Gay men at higher risk of suicide, study confirms
NEW YORK - A large study has confirmed earlier research suggesting that gay and bisexual men face a higher risk of considering and attempting suicide, and of killing themselves, Reuters Health reported. Past research has found that gay and bisexual men and women are at greater suicide risk than their heterosexual peers, but the investigations have often looked at small numbers of gay and bisexual individuals, or have been of poor quality, according to Dr. Jay P. Paul, a researcher at the University of California in San Francisco. To investigate a larger and more representative group, researchers interviewed nearly 3,000 urban gay or bisexual men between 1996 and 1998. They reported the findings in the August issue of the American Journal of Public Health. Slightly more than 21 percent of the men said they had previously made a plan to kill themselves; 12 percent said they had attempted suicide, the authors report. Paul and colleagues point out that past studies estimate roughly 1.5 percent to 3 percent of all males attempt suicide during their lifetimes, while about 9 percent to 15 percent consider killing themselves.
Budget shortfall pushes Ore. officials to reduce AIDS drug program
SALEM, Ore. (AP) - In a recent letter to residents served by its AIDS drug program, the Oregon Department of Human Services recently outlined plans to cap enrollment and slice benefits.
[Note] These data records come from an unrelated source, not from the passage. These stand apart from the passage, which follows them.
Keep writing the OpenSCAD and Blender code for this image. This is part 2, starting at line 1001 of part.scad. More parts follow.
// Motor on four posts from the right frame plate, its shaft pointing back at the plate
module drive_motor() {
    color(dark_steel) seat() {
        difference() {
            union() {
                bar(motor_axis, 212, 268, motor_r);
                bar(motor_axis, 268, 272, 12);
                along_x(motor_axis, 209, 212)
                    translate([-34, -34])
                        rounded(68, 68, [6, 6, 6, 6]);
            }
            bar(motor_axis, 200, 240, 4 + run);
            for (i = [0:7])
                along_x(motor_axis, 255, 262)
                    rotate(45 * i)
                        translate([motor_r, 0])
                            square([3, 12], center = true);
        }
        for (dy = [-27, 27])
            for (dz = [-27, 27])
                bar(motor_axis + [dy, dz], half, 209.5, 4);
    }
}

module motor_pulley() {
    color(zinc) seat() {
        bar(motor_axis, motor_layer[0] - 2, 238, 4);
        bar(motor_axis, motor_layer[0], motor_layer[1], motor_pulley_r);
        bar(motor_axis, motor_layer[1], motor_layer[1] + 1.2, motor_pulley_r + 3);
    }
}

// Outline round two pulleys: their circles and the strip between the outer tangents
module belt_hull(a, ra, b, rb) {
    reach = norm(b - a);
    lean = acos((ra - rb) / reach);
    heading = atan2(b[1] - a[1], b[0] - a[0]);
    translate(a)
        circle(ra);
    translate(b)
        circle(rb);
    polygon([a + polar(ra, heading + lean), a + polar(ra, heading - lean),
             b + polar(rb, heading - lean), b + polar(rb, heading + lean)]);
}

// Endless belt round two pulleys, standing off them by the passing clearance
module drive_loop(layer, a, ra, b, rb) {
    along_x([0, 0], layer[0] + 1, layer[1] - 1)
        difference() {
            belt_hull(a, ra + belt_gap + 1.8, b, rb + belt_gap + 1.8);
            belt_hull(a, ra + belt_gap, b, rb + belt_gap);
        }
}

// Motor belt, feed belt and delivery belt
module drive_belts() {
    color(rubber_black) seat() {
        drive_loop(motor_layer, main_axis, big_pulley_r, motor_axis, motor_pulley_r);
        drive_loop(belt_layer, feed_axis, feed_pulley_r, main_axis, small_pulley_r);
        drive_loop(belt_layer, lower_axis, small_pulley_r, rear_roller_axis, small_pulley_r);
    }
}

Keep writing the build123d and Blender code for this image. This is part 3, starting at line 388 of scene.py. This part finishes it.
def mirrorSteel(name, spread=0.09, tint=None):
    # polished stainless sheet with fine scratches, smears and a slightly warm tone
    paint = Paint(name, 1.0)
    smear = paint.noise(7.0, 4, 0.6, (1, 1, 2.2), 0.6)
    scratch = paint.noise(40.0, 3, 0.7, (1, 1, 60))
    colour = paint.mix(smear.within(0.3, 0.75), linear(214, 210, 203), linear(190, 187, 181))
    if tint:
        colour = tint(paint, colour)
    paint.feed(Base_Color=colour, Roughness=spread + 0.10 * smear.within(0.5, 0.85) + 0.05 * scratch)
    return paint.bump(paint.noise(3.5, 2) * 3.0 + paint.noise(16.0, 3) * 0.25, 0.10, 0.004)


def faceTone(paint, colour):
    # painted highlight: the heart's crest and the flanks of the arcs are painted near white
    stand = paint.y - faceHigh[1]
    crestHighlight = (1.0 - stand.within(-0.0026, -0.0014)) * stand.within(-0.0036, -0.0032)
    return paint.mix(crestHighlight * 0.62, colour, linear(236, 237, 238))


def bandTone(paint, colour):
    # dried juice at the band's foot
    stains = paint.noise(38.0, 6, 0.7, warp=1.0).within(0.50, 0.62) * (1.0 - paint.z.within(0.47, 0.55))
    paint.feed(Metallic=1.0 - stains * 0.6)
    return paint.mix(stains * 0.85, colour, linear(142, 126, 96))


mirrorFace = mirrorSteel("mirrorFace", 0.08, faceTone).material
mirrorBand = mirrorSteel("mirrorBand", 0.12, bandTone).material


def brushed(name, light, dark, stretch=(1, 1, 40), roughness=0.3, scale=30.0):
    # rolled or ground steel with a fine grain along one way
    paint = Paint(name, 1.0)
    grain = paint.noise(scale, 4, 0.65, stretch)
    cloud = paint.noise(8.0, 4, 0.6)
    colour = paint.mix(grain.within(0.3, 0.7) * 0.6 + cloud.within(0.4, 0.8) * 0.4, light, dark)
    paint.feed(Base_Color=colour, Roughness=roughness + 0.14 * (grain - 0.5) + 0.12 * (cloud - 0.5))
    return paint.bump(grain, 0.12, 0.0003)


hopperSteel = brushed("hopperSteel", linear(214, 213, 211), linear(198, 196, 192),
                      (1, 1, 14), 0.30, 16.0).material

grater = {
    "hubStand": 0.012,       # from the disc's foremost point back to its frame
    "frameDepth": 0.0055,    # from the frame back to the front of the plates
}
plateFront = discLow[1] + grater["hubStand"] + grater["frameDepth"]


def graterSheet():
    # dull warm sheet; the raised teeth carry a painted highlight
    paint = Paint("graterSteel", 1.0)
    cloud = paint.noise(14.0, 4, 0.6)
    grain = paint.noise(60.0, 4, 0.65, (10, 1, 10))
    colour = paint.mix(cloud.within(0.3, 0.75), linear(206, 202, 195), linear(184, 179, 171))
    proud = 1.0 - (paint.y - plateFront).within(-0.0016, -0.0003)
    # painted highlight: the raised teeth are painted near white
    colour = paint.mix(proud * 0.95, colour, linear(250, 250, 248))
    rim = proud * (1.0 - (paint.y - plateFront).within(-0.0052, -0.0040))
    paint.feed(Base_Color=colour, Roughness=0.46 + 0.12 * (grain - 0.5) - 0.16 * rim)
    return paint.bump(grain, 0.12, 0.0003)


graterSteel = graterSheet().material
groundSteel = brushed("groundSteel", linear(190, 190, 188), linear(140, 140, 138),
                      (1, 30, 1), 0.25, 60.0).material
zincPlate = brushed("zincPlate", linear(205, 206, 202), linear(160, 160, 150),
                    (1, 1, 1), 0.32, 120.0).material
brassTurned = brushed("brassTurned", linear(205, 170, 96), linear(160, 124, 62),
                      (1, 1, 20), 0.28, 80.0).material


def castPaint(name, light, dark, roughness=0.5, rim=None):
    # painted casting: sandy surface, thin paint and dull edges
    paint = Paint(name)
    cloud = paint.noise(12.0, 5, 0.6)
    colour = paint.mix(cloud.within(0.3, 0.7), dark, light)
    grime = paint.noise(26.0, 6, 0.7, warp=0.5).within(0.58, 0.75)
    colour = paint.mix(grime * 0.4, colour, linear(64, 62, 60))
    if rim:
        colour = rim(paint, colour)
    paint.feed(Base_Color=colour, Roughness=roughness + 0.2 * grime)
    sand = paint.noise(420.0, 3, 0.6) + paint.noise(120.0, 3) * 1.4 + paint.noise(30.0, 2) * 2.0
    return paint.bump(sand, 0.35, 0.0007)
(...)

Known as CAREAssist, the plan is designed for people who make too much money to qualify for government health coverage, but make too little to pay for private health insurance. Oregon and at least 11 other states are rolling back programs because demand for the drugs is rising and so are pill prices. Oregon is facing a $1.7 million shortfall it its $3.8 million program budget. To make up the money, officials are transferring funds from other HIV programs, trimming overhead and limiting services.
Feds recommend failed HIV therapy for hepatitis B
WASHINGTON (AP) - A failed HIV therapy should be sold instead to treat the liver-destroying hepatitis B virus, advisers to the Food & Drug Administration ruled Aug. 6. If the FDA agrees, Gilead Sciences' adefovir would become the first new treatment in years for the estimated 1.2 million Americans struggling with the potentially deadly infection. Adefovir originally was tested as a potential treatment for the AIDS virus, but the FDA rejected that use because the high doses required proved toxic to patients' kidneys. So Gilead tested far lower doses as a hepatitis B treatment. It didn't cure the chronic infection, but studies concluded that liver cirrhosis, as measured by biopsies, improved in between 56 percent and 66 percent of patients testing the drug, company officials said. Taking 10 milligrams once a day didn't appear to cause outright kidney damage, the company said, but it is still a potential side effect.
Study finds new combination of drugs can reduce HIV load
WASHINGTON - A placebo-controlled trial of 481 people infected with HIV shows that giving patients a new combination of drugs, which includes two protease inhibitors rather than one, can reduce the virus load in a substantial proportion of patients who already had taken several anti-HIV drugs, according to AIDS Weekly. The Adult AIDS Clinical Trials Group study took place at 31 participating medical centers in the U.S. "Reserving potent classes of drugs, if possible, rather than using all of them in a cocktail during first- and second-line treatments should improve the long-term response rates of patients to anti-HIV drugs," said Dr. Scott Hammer of Columbia University, who co-chaired the study along with Dr. John Mellors of the University of Pittsburgh. The study results were published online in July by the Journal of the American Medical Association to coincide with the International AIDS Conference in Barcelona, Spain.